Just as an aside, you cannot convert -1 into a unsigned number it seems:

Dim ui64 As UInt32 = Convert.ToUInt32(-1)

The value should be 4294967295 but it results in an overflow exception.

If anyone out there understands the insides of VB's type system enough to make sense out of this, if you would please chime in, we'd really appreciate it.

Any chance on writing the method that does the conversion in C?

-Joe

Yeah, that was my thought exactly. Write just the piece that does the conversion in C, then worry about figuring the solution in VB later. At least this would get me going. However, I am certain this can be done in VB, just have to muddle through it to get the solution.

 

 

I started discussing the problem with some of the guys around the office and came up with a few ideas which I have not had a chance to try, but plan to do so first thin in the morning. Thanks for those values, that will help. When or if I get the solution in VB, I will be sure to post ASAP.

 

 

As Joe said, if anyone has any insight on how to resolve the problem in the interim, please chime in....

 

 

Mike

Another option would be to split the low value into two positive ints (basically, getting a lowLow and lowHigh value).

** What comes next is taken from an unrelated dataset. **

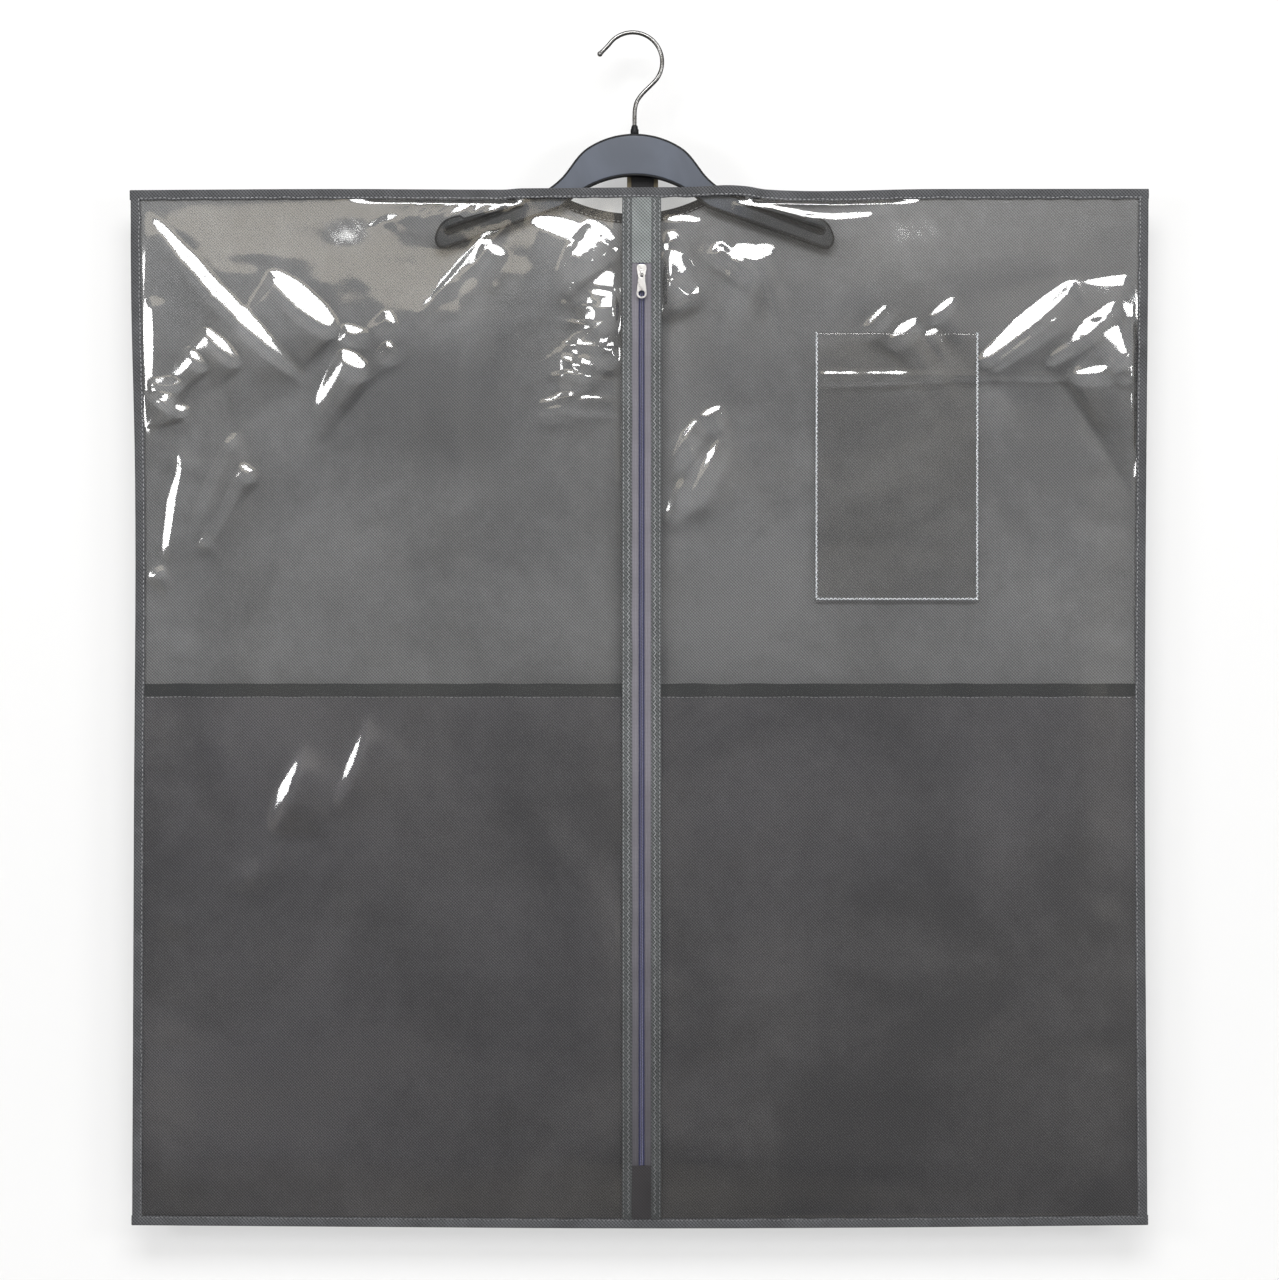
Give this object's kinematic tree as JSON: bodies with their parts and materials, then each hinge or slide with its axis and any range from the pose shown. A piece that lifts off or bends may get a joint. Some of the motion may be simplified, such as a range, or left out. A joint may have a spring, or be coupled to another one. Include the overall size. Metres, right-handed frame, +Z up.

Here's what I mean (in pseudocode and extra verbose as I don't know VB and want to be clear):

  int32 high = value.high;
  int32 low = value.low;
  int32 lowLow = value.low & 0x0000FFFF;
  int32 lowHigh = (value.low >> 16) & 0x0000FFFF;
  uint64 high64 = Convert.ToUInt64(high);
  uint64 lowLow64 = Convert.ToUInt64(lowLow);
  uint64 lowHigh64 = Convert.ToUInt64(lowHigh);
  uint64 final = (high64 << 32) | (lowHigh64 << 16) | lowLow64;
  return final;

By splitting the low value into two 16-bit values stored in 32-bit ints neither will be negative. This should fix the problem with Convert.ToUInt64.

If you're worried about the high value getting so large that it becomes negative then you might want to do the same to the high value, but that's up to you.

Hope that helps (and that it works)!